Artificial intelligence is no longer a question of if, but of how it will shape the global order. By 2030, AI will underpin economic growth, national security and everyday life. Yet the future is not predetermined. The trajectory of AI depends on political choices, market dynamics and societal values that are unfolding today. Three plausible scenarios illustrate how different paths could lead to very different AI worlds.

Scenario One: A World of Geopolitical AI Blocs

In the first scenario, AI development fractures along geopolitical lines. The United States, China and Europe each build largely self-contained AI ecosystems, driven by security concerns and strategic rivalry. Technology stacks become incompatible, data flows are restricted and supply chains are deliberately localized.

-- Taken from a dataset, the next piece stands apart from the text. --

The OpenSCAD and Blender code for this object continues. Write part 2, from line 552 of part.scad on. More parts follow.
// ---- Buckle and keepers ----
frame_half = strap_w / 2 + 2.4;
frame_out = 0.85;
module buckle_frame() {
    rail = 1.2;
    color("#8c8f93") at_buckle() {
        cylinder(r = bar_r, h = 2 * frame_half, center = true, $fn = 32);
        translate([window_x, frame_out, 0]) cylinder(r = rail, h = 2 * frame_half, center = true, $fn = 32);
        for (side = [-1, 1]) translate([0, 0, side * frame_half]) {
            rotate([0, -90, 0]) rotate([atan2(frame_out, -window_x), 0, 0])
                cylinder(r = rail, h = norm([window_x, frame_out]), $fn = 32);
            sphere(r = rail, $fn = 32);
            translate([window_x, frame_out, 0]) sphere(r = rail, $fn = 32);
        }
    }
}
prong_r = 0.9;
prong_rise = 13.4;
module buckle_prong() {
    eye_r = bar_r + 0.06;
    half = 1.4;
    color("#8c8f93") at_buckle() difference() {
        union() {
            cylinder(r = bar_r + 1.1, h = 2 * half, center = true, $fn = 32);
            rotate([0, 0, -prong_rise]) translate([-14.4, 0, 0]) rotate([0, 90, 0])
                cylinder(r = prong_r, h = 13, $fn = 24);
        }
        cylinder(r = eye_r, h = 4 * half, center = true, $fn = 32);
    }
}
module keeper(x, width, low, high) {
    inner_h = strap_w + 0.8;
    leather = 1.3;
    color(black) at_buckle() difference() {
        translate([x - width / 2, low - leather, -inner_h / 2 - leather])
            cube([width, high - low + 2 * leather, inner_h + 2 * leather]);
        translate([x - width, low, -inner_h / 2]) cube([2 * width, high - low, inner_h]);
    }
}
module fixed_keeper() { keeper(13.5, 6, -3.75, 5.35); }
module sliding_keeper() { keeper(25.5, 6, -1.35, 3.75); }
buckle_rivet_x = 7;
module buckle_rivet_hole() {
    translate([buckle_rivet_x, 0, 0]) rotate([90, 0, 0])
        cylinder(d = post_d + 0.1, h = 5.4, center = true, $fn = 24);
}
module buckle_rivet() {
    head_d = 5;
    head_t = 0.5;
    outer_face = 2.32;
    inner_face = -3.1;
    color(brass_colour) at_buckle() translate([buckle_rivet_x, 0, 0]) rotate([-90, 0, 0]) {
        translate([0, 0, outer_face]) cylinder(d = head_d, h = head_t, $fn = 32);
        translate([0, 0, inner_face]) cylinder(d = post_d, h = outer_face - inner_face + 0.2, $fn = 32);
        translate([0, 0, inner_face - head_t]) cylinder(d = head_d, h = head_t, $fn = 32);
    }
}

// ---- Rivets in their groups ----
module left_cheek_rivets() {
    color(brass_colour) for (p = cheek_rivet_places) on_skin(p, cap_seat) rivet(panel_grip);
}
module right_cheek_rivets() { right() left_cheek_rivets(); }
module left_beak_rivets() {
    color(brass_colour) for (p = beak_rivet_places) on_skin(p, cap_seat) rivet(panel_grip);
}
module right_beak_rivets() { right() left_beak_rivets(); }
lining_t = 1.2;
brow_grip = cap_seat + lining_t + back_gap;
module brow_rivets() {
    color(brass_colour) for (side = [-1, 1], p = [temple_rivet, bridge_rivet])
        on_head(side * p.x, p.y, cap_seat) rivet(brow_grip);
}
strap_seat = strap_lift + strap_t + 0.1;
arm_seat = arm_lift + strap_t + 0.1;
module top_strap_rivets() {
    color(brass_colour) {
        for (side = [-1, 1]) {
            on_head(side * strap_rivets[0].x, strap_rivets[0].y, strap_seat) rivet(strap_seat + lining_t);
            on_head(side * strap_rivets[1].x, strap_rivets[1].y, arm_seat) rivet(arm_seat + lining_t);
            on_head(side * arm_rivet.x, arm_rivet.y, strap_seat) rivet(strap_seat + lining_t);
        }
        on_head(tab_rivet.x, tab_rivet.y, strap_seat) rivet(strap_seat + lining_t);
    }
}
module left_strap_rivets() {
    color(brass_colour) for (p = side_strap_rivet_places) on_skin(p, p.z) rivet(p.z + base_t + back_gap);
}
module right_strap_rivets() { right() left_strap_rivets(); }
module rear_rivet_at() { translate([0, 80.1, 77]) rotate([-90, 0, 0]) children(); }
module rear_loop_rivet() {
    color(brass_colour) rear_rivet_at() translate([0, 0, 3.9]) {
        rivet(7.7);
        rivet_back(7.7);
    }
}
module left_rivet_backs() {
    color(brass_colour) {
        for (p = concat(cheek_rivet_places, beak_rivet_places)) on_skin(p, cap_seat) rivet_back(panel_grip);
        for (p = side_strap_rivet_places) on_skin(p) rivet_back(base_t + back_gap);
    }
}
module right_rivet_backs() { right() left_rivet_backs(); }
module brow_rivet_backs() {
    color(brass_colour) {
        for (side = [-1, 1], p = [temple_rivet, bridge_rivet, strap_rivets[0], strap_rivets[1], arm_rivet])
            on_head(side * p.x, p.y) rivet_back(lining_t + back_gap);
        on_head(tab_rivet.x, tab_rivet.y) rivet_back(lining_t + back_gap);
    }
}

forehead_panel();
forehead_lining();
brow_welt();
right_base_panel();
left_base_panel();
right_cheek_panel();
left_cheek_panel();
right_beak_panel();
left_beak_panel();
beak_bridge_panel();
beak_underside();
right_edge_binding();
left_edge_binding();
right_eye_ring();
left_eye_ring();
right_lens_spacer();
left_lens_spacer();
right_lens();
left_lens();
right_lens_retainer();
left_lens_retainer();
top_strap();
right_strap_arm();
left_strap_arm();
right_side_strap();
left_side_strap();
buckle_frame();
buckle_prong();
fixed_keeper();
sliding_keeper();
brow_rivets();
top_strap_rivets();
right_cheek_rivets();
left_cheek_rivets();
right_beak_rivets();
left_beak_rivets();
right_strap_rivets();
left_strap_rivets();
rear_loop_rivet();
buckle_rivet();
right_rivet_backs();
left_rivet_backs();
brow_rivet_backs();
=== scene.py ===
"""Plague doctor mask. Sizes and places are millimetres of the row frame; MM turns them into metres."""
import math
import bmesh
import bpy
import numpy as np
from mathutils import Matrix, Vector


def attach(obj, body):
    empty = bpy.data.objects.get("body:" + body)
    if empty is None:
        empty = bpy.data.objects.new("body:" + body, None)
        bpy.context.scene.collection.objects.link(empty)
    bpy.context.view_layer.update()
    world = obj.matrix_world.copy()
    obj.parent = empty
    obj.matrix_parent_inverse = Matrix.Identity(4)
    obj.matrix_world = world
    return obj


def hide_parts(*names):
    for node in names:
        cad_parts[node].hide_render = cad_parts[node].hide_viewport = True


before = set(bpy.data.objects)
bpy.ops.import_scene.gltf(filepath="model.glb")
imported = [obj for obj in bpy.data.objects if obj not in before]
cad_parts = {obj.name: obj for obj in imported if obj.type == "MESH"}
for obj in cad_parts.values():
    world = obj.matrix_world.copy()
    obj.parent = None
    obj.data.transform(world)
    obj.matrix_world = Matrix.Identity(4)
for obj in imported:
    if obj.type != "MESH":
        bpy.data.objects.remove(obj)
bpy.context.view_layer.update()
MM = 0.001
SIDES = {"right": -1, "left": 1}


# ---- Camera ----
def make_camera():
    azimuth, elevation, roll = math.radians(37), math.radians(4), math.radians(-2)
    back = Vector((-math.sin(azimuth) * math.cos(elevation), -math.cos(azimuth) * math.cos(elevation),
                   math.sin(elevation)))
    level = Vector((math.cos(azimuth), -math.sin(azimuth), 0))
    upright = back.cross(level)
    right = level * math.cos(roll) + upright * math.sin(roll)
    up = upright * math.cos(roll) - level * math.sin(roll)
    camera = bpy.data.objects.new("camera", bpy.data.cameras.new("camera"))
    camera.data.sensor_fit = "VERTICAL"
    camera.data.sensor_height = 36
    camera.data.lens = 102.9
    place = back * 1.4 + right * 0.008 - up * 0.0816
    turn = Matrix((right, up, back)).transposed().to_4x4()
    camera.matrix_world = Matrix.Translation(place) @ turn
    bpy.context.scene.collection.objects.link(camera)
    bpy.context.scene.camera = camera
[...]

This world prioritises control over efficiency. Innovation continues, but at a higher cost, with duplication of effort and reduced global collaboration. Smaller countries are forced to align with one bloc or another, limiting their strategic flexibility. While this scenario may enhance national security for major powers, it risks slowing overall AI progress and deepening global inequalities.

Scenario Two: Corporate AI Dominance

In the second scenario, multinational technology companies emerge as the primary architects of the AI future. Their global cloud platforms, proprietary models and vast datasets transcend national borders. Governments retain regulatory authority, but in practice struggle to keep pace with corporate scale and speed.

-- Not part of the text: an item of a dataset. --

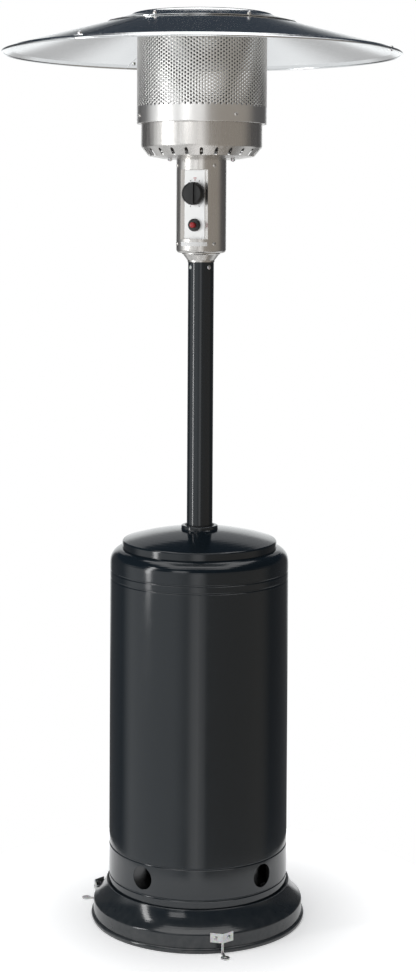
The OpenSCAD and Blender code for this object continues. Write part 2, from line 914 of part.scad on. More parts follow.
// Strip under the burner head that holds the pilot parts
module pilot_bracket() {
    strip_t = 1.5;
    color(steel)
    at_head()
    difference() {
        translate([0, 0, burner_floor - strip_t])
        rotate([0, 0, pilot_azimuths[0] - 100])
        rotate_extrude(angle = 56)
        translate([burner_r - 10, 0]) square([28, strip_t]);
        for (azimuth = pilot_azimuths) {
            at_azimuth(azimuth, pilot_circle, burner_floor - 5) {
                cylinder(r = pilot_rod_r + 0.1, h = 10, $fn = 32);
            }
        }
    }
}

module pilot_burner() {
    color(brass) {
        riser(pilot_azimuths[0], pilot_rod_r, valve_top, burner_floor + 1);
        at_head() at_azimuth(pilot_azimuths[0], pilot_circle, burner_floor) {
            difference() {
                cylinder(r = 5, h = 18, $fn = 32);
                translate([0, 0, 4]) cylinder(r = 3.8, h = 20, $fn = 32);
            }
        }
    }
}

module thermocouple() {
    color(steel) {
        riser(pilot_azimuths[1], pilot_rod_r, valve_top, burner_floor + 22);
        at_head() at_azimuth(pilot_azimuths[1], pilot_circle, burner_floor) cylinder(r = 4, h = 10, $fn = 32);
    }
}

module ignition_electrode() {
    color([0.92, 0.91, 0.88])
    at_head()
    at_azimuth(pilot_azimuths[2], pilot_circle, burner_floor) {
        cylinder(r = 3.5, h = 12, $fn = 32);
        translate([0, 0, -18]) cylinder(r = pilot_rod_r, h = 42, $fn = 24);
    }
}

module emitter_screen() {
    color(steel)
    at_head()
    difference() {
        translate([0, 0, bowl_rim]) tube(screen_r, screen_r - head_t, screen_top - bowl_rim, $fn = 120);
        screen_screw_places() translate([0, 0, -6]) cylinder(r = 2.1, h = 8, $fn = 32);
    }
}

module screen_screws() {
    color(steel) at_head() screen_screw_places() round_head_screw(2, 5);
}

module stud_places(h) {
    for (turn = [0 : 120 : 240]) {
        at_azimuth(turn + 60, stud_circle, h) children();
    }
}

module screen_top_plate() {
    color(steel)
    difference() {
        rotate_extrude($fn = 120) polygon(sheet(
            [
                [collar_r, screen_lid_h - 14], [collar_r, screen_lid_h - 2],
                [collar_r - 2, screen_lid_h], [0, screen_lid_h]
            ],
            plate_t
        ));
        stud_places(screen_lid_h - 5) cylinder(r = 3.1, h = 10, $fn = 32);
    }
}

// ---- Reflector -------------------------------------------------------------------------------

module reflector_studs() {
    under_plate = plate_top - plate_t;
    color(zinc)
    stud_places(screen_lid_h) {
        translate([0, 0, -plate_t - 4]) hex_prism(10, 4);
        translate([0, 0, -plate_t - eps]) {
            cylinder(r = 3, h = plate_top + 4 - screen_lid_h + plate_t, $fn = 32);
        }
        cylinder(r = 7, h = under_plate - screen_lid_h, $fn = 32);
    }
}

module stud_nuts() {
    color(zinc)
    stud_places(plate_top)
    difference() {
        union() {
            hex_prism(10, 4);
            translate([0, 0, 2.5]) intersection() {
                sphere(r = 4.6, $fn = 32);
                translate([0, 0, 0]) cylinder(r = 5, h = 5, $fn = 32);
            }
        }
        translate([0, 0, -1]) cylinder(r = 3 + bolt_gap, h = 5.1, $fn = 32);
    }
}

function plate_path() = concat(
    [[plate_edge_r, cone_h(plate_edge_r) + plate_lift + plate_t]],
    arc_between(
        [168, cone_h(168) + plate_lift + plate_t], [segment_inner_r + 8, plate_top - 2.2], -16, 4
    ),
    arc_between([segment_inner_r + 8, plate_top - 2.2], [segment_inner_r, plate_top], 24, 4),
    [[0, plate_top]]
);

// Places square to the cone, z = 0 on the top face of the segments
module on_cone(azimuth, r, across = 0) {
    rotate([0, 0, azimuth]) translate([across, -r, cone_h(r)]) rotate([reflector_slope, 0, 0]) children();
}

module plate_bolt_places() {
    for (turn = [0 : 60 : 300]) {
        on_cone(seam_azimuth + plate_bolt_turn + turn, plate_bolt_r) children();
    }
}

module seam_bolt_places() {
    for (turn = [0 : 120 : 240]) {
        on_cone(seam_azimuth + turn, seam_bolt_r, -tab_w / 2) children();
    }
}

module reflector_holes() {
    plate_bolt_places() translate([0, 0, -10]) cylinder(r = m5_r + 0.1, h = 20, $fn = 32);
    seam_bolt_places() translate([0, 0, -10]) cylinder(r = m5_r + 0.1, h = 20, $fn = 32);
}

module reflector_centre_plate() {
    color(alloy)
    difference() {
        rotate_extrude($fn = 180) polygon(sheet(plate_path(), plate_t));
        plate_bolt_places() translate([0, 0, -10]) cylinder(r = m5_r + 0.1, h = 20, $fn = 32);
        stud_places(plate_top - 5) cylinder(r = 3.1, h = 10, $fn = 32);
    }
}

function segment_path(lift, outer) = concat(
    [for (r = [segment_inner_r, min(outer, band_r)]) [r, cone_h(r) + lift]],
    outer > band_r ? [[reflector_r - 1.5 * rim_roll_r, reflector_rim_h + 1.2]] : []
);

// One third of the cone with its part of the rolled rim, and a raised tab that laps the segment before it
module reflector_segment(start) {
    color(alloy)
    difference() {
        union() {
            rotate([0, 0, start - 90]) rotate_extrude(angle = 119.7, $fn = 180) {
                polygon(sheet(segment_path(0, reflector_r), -sheet_1mm));
                translate([reflector_r - rim_roll_r, reflector_rim_h]) circle(r = rim_roll_r, $fn = 24);
            }
            rotate([0, 0, start]) {
                intersection() {
                    rotate([0, 0, -100]) rotate_extrude(angle = 20, $fn = 180) {
                        polygon(sheet(segment_path(tab_lift, band_r - 1), -sheet_1mm));
                    }
                    translate([-tab_w, -reflector_r, band_h - 20]) cube([tab_w + 4, reflector_r - 152, 120]);
                }
                intersection() {
                    rotate([0, 0, -100]) rotate_extrude(angle = 20, $fn = 180) {
                        polygon(sheet(segment_path(tab_lift / 2, band_r - 1), -sheet_1mm));
                    }
                    translate([0.4, -reflector_r, band_h - 20]) cube([3.6, reflector_r - 152, 120]);
                }
            }
        }
        reflector_holes();
    }
}

module reflector_bolts() {
    color(zinc) {
        plate_bolt_places() translate([0, 0, -sheet_1mm - 0.1]) mirror([0, 0, 1]) hex_bolt(m5_r, 7);
        seam_bolt_places() translate([0, 0, -sheet_1mm - 0.1]) mirror([0, 0, 1]) hex_bolt(m5_r, 7);
    }
}

module dome_nut(h) {
    translate([0, 0, h])
    difference() {
        union() {
            hex_prism(8, 3);
            intersection() {
                translate([0, 0, 2.6]) sphere(r = 4, $fn = 32);
                cylinder(r = 4.2, h = 9, $fn = 32);
            }
        }
        translate([0, 0, -1]) cylinder(r = m5_r + bolt_gap, h = 6.2, $fn = 32);
    }
}

module reflector_dome_nuts() {
    color(zinc) {
        plate_bolt_places() dome_nut(plate_lift + plate_t + 0.1);
        seam_bolt_places() dome_nut(tab_lift + 0.1);
    }
}

// ---- Assembly --------------------------------------------------------------------------------

base_cover();
bottle_deck();
support_leg(leg_azimuths[0]);  // support_leg_left
support_leg(leg_azimuths[1]);  // support_leg_right
support_leg(leg_azimuths[2]);  // support_leg_rear
leg_bolts();
anchor_clamp(anchor_azimuths[0]);  // anchor_clamp_front
anchor_clamp(anchor_azimuths[1]);  // anchor_clamp_left
anchor_clamp(anchor_azimuths[2]);  // anchor_clamp_rear
anchor_foot(anchor_azimuths[0]);  // anchor_foot_front
anchor_foot(anchor_azimuths[1]);  // anchor_foot_left
anchor_foot(anchor_azimuths[2]);  // anchor_foot_rear
anchor_screws();
post_mount();
post();
post_foot_bolts();
gas_inlet_union();
inlet_locknut();
gas_pipe();
tank_housing();
tank_lid();
lid_rivets();
post_bush();
head_neck();
post_top_bolts();
valve_bracket();
control_housing();
housing_screws();
control_panel();
head_top_plate();
gas_valve();
valve_plunger();
valve_spindle();
control_knob();
igniter_body();
igniter_nut();
igniter_button();
tilt_switch();
injector();
venturi_tube();
burner_bowl();
burner_base();
burner_bolts();
burner_nuts();
burner_head();
pilot_bracket();
pilot_burner();
thermocouple();
ignition_electrode();
emitter_screen();
screen_screws();
screen_top_plate();
reflector_studs();
stud_nuts();
reflector_centre_plate();
reflector_segment(seam_azimuth);  // reflector_segment_front
reflector_segment(seam_azimuth + 120);  // reflector_segment_rear
reflector_segment(seam_azimuth + 240);  // reflector_segment_left
reflector_bolts();
reflector_dome_nuts();
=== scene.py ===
"""The looks of a free-standing gas patio heater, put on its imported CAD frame."""

import json
import math

import bmesh
import bpy
from mathutils import Matrix, Vector


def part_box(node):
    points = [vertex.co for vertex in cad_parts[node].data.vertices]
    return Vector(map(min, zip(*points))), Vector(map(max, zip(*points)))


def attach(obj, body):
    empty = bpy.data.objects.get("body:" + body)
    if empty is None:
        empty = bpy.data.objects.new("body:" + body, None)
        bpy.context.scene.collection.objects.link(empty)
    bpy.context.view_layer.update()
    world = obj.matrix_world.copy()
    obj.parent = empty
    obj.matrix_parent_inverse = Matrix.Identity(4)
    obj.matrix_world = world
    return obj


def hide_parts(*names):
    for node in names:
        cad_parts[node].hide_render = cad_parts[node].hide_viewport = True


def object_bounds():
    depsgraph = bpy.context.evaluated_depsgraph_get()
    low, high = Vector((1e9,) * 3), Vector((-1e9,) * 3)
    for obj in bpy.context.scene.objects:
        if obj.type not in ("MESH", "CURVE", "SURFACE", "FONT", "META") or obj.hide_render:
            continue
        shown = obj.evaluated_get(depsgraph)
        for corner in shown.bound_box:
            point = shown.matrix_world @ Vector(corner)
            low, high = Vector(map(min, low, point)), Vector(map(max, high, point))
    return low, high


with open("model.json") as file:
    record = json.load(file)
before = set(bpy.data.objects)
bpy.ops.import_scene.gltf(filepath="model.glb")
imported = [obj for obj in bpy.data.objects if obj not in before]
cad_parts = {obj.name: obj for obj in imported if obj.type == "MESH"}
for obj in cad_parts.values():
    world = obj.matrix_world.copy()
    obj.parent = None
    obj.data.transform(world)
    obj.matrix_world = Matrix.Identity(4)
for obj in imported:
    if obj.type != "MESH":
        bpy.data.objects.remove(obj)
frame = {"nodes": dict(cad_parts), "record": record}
cad_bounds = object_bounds()

MM = 0.001


# ---- Measures taken from the frame -----------------------------------------------------------


def low(node):
    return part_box(node)[0]


def high(node):
    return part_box(node)[1]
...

This world delivers rapid innovation and widespread access to AI services, but at the cost of public oversight. Decisions about data use, model deployment and ethical trade-offs are increasingly made in corporate boardrooms rather than democratic institutions. The risk is not technological stagnation, but concentration of power, where a handful of companies shape global norms by default.

Scenario Three: A Shared and Interoperable AI Space

The third scenario envisions a more collaborative outcome. Countries retain strategic control over critical components, but agree on shared standards, interoperable systems and governance frameworks. Infrastructure is diversified, but connected. Data flows are regulated, yet functional.

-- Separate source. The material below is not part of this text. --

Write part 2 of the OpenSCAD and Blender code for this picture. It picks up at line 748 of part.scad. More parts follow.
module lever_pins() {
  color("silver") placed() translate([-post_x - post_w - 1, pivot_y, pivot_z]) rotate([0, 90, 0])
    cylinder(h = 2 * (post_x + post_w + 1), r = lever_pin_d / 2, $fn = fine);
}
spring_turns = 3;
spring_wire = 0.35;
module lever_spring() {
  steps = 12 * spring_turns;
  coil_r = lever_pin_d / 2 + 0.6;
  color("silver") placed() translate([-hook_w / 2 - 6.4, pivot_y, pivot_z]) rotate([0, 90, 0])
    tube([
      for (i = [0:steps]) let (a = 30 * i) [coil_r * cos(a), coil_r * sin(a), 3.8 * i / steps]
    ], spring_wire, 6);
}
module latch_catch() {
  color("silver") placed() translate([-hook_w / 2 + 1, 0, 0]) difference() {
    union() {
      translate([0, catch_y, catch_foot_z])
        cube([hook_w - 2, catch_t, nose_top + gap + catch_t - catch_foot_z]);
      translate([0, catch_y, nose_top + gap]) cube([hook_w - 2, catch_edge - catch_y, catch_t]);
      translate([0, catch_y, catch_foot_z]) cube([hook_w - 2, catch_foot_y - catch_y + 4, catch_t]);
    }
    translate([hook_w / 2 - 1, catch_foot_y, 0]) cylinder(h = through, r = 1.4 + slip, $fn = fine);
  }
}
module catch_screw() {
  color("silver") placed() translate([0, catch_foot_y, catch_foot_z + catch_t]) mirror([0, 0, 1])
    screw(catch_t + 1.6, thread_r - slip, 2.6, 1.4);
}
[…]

In this world, sovereignty and cooperation are not opposites. Instead, they reinforce each other. Innovation benefits from scale and collaboration, while public values are embedded through transparent governance. This scenario is the most complex to build, requiring trust, coordination and long-term commitment. But it also offers the most resilient and inclusive AI ecosystem.

What Is Realistic — and What Is Not

None of these scenarios will exist in pure form. The future will likely combine elements of all three. Geopolitical tensions will persist, corporate influence will remain strong and collaboration will continue where interests align. The critical question is which logic will dominate.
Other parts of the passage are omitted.